» COLLECTED MATERIAL
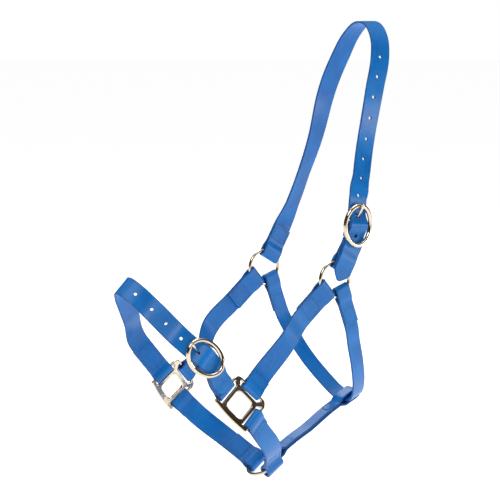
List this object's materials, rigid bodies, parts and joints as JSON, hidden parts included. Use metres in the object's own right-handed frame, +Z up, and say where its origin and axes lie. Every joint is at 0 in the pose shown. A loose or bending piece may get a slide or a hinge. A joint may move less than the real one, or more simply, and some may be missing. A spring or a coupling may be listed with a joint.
{
  "type": "horse halter",
  "caption": "Blue strap horse halter with an adjustable crown over the poll, a buckled noseband, cheek and throat straps, rings and cast halter squares.",
  "frame": {"origin": "underside of the crown strap at the poll, on the mid-plane", "axes": "+Z up, -X towards the nose, -Y towards the near (left) side of the horse, which carries both buckles"},
  "size_m": [0.3592, 0.1739, 0.5325],
  "materials": {
    "strap": "smooth coated, semi-gloss",
    "hardware": "polished pale plating",
    "thread": "tone-on-tone sewing thread"
  },
  "bodies": {
    "head_frame": {"near_cheek_strap": "strap", "far_cheek_strap": "strap", "noseband_strap": "strap", "noseband_chape": "strap", "near_chin_strap": "strap", "far_chin_strap": "strap", "throat_strap": "strap", "near_halter_square": "hardware", "far_halter_square": "hardware", "near_cheek_strap_ring_stitch": "thread", "far_cheek_strap_ring_stitch": "thread", "near_throat_stitch": "thread", "far_throat_stitch": "thread", "near_chin_strap_stitch": "thread", "far_chin_strap_stitch": "thread", "noseband_chape_stitch": "thread", "noseband_strap_stitch": "thread"},
    "crown": {"crown_strap": "strap", "crown_chape": "strap", "crown_chape_stitch": "thread", "crown_strap_stitch": "thread"},
    "near_ring": {"near_upper_ring": "hardware"},
    "far_ring": {"far_upper_ring": "hardware"},
    "lead_ring": {"chin_ring": "hardware"},
    "jaw": {"jaw_strap": "strap", "jaw_strap_stitch": "thread"},
    "crown_buckle": {"crown_buckle_frame": "hardware"},
    "crown_tongue": {"crown_buckle_tongue": "hardware"},
    "nose_buckle": {"noseband_buckle_frame": "hardware"},
    "nose_tongue": {"noseband_buckle_tongue": "hardware"}
  },
  "joints": [
    {"name": "crown_swing", "type": "hinge", "parent": "head_frame", "child": "crown", "pos_m": [-0.098, 0, -0.294], "axis": [0, 1, 0], "range_deg": [-35, 8]},
    {"name": "near_ring_spin", "type": "hinge", "parent": "head_frame", "child": "near_ring", "pos_m": [-0.098, -0.072, -0.294], "axis": [0, 1, 0], "continuous": true},
    {"name": "far_ring_spin", "type": "hinge", "parent": "head_frame", "child": "far_ring", "pos_m": [-0.098, 0.072, -0.294], "axis": [0, 1, 0], "continuous": true},
    {"name": "lead_ring_spin", "type": "hinge", "parent": "head_frame", "child": "lead_ring", "pos_m": [-0.148, 0, -0.516], "axis": [0.5446, 0, -0.8387], "continuous": true},
    {"name": "jaw_strap_swing", "type": "hinge", "parent": "head_frame", "child": "jaw", "pos_m": [-0.148, 0, -0.516], "axis": [0.5446, 0, -0.8387], "range_deg": [-1, 1]},
    {"name": "crown_buckle_rock", "type": "hinge", "parent": "crown", "child": "crown_buckle", "pos_m": [-0.0715, -0.077, -0.232], "axis": [0.9962, 0, -0.0872], "range_deg": [-1.5, 1.5]},
    {"name": "crown_tongue_lift", "type": "hinge", "parent": "crown_buckle", "child": "crown_tongue", "pos_m": [-0.0715, -0.077, -0.232], "axis": [0.9962, 0, -0.0872], "range_deg": [0, 4]},
    {"name": "nose_buckle_rock", "type": "hinge", "parent": "head_frame", "child": "nose_buckle", "pos_m": [-0.2776, -0.07255, -0.3678], "axis": [0.6696, 0.0084, 0.7426], "range_deg": [-1.5, 1.5]},
    {"name": "nose_tongue_lift", "type": "hinge", "parent": "nose_buckle", "child": "nose_tongue", "pos_m": [-0.2776, -0.07255, -0.3678], "axis": [0.6696, 0.0084, 0.7426], "range_deg": [0, 4]}
  ]
}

» STATED EXERCISE
Write the data back out verbatim.

» ANSWER IN FULL
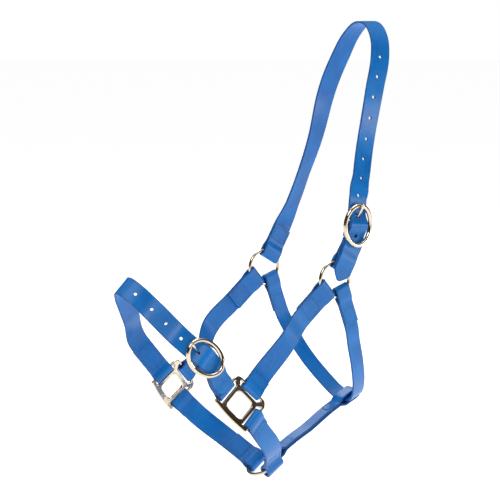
List this object's materials, rigid bodies, parts and joints as JSON, hidden parts included. Use metres in the object's own right-handed frame, +Z up, and say where its origin and axes lie. Every joint is at 0 in the pose shown. A loose or bending piece may get a slide or a hinge. A joint may move less than the real one, or more simply, and some may be missing. A spring or a coupling may be listed with a joint.
{
  "type": "horse halter",
  "caption": "Blue strap horse halter with an adjustable crown over the poll, a buckled noseband, cheek and throat straps, rings and cast halter squares.",
  "frame": {"origin": "underside of the crown strap at the poll, on the mid-plane", "axes": "+Z up, -X towards the nose, -Y towards the near (left) side of the horse, which carries both buckles"},
  "size_m": [0.3592, 0.1739, 0.5325],
  "materials": {
    "strap": "smooth coated, semi-gloss",
    "hardware": "polished pale plating",
    "thread": "tone-on-tone sewing thread"
  },
  "bodies": {
    "head_frame": {"near_cheek_strap": "strap", "far_cheek_strap": "strap", "noseband_strap": "strap", "noseband_chape": "strap", "near_chin_strap": "strap", "far_chin_strap": "strap", "throat_strap": "strap", "near_halter_square": "hardware", "far_halter_square": "hardware", "near_cheek_strap_ring_stitch": "thread", "far_cheek_strap_ring_stitch": "thread", "near_throat_stitch": "thread", "far_throat_stitch": "thread", "near_chin_strap_stitch": "thread", "far_chin_strap_stitch": "thread", "noseband_chape_stitch": "thread", "noseband_strap_stitch": "thread"},
    "crown": {"crown_strap": "strap", "crown_chape": "strap", "crown_chape_stitch": "thread", "crown_strap_stitch": "thread"},
    "near_ring": {"near_upper_ring": "hardware"},
    "far_ring": {"far_upper_ring": "hardware"},
    "lead_ring": {"chin_ring": "hardware"},
    "jaw": {"jaw_strap": "strap", "jaw_strap_stitch": "thread"},
    "crown_buckle": {"crown_buckle_frame": "hardware"},
    "crown_tongue": {"crown_buckle_tongue": "hardware"},
    "nose_buckle": {"noseband_buckle_frame": "hardware"},
    "nose_tongue": {"noseband_buckle_tongue": "hardware"}
  },
  "joints": [
    {"name": "crown_swing", "type": "hinge", "parent": "head_frame", "child": "crown", "pos_m": [-0.098, 0, -0.294], "axis": [0, 1, 0], "range_deg": [-35, 8]},
    {"name": "near_ring_spin", "type": "hinge", "parent": "head_frame", "child": "near_ring", "pos_m": [-0.098, -0.072, -0.294], "axis": [0, 1, 0], "continuous": true},
    {"name": "far_ring_spin", "type": "hinge", "parent": "head_frame", "child": "far_ring", "pos_m": [-0.098, 0.072, -0.294], "axis": [0, 1, 0], "continuous": true},
    {"name": "lead_ring_spin", "type": "hinge", "parent": "head_frame", "child": "lead_ring", "pos_m": [-0.148, 0, -0.516], "axis": [0.5446, 0, -0.8387], "continuous": true},
    {"name": "jaw_strap_swing", "type": "hinge", "parent": "head_frame", "child": "jaw", "pos_m": [-0.148, 0, -0.516], "axis": [0.5446, 0, -0.8387], "range_deg": [-1, 1]},
    {"name": "crown_buckle_rock", "type": "hinge", "parent": "crown", "child": "crown_buckle", "pos_m": [-0.0715, -0.077, -0.232], "axis": [0.9962, 0, -0.0872], "range_deg": [-1.5, 1.5]},
    {"name": "crown_tongue_lift", "type": "hinge", "parent": "crown_buckle", "child": "crown_tongue", "pos_m": [-0.0715, -0.077, -0.232], "axis": [0.9962, 0, -0.0872], "range_deg": [0, 4]},
    {"name": "nose_buckle_rock", "type": "hinge", "parent": "head_frame", "child": "nose_buckle", "pos_m": [-0.2776, -0.07255, -0.3678], "axis": [0.6696, 0.0084, 0.7426], "range_deg": [-1.5, 1.5]},
    {"name": "nose_tongue_lift", "type": "hinge", "parent": "nose_buckle", "child": "nose_tongue", "pos_m": [-0.2776, -0.07255, -0.3678], "axis": [0.6696, 0.0084, 0.7426], "range_deg": [0, 4]}
  ]
}